You tell the average John and Jane Doe that, what is it, three, four percent of their taxes end up in the Democrat Party automatically?  Okay, so you’ve got two factors here on the union side.  You got the rank-and-file, and they will be concerned about what happens to their health and pension plans and their wages.  Leadership don’t care about that.  They care about the dues.  

Now, you’ve got another potential nuclear blast waiting to go up there between the rank and file and the leadership over divergent, different interests or causes in all of this.  Then you add this, in Wisconsin the union bosses, what did they spend, $3 million, and they lost that election? 

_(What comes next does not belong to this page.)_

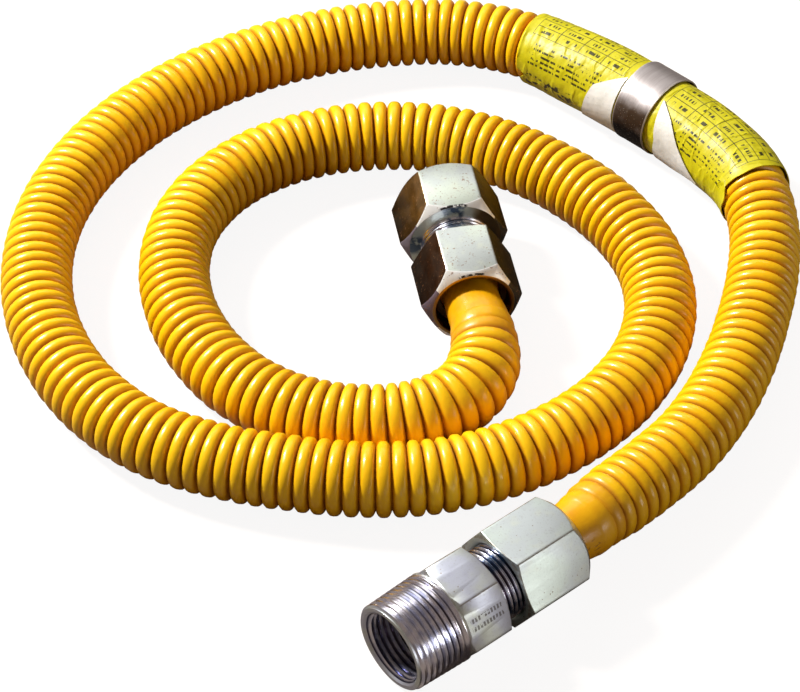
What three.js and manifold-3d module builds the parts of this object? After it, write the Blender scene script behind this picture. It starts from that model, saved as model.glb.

They spent $3 million on the (Wisconsin) Supreme Court election and they lost, and up next they’re gonna try to recall a bunch of state senators and they’re gonna spend even more trying to do that.  Now, imagine if 20% of their members decided not to pay dues.  Well, they’d be in heap big trouble.

[after break]… Okay, here’s Jack… Jack… Jack Kelly. Right.  (I’d-a remembered it if it was St. Patrick’s Day.)  Jack Kelly is wrapping up his piece here:

"So, some public employee unions may try to win public support by attacking the public. Though thuggery is unappealing to most Americans, union bosses will win some fights. But they’ll be rear guard actions like those fought by the Nazis during their retreats to the Rhine and the Elbe. We’re flat broke. This dooms them."

We don’t have any money. "It may also doom the Democrat Party, which is a coalition of special interest groups with little more in common than their desire to feed from the public trough."

Boy, that is so true. That’s it:  The Democrat Party "is a loose-knit bunch of coalitions" that have a couple or three things in common.  One of them, the major one, is big government.  That’s essentially it, and it requires a never-ending cycle of taxpayer money laundered through the federal and state governments back to the Democrats.  That’s what it requires.  But there’s no money.  We are flat broke.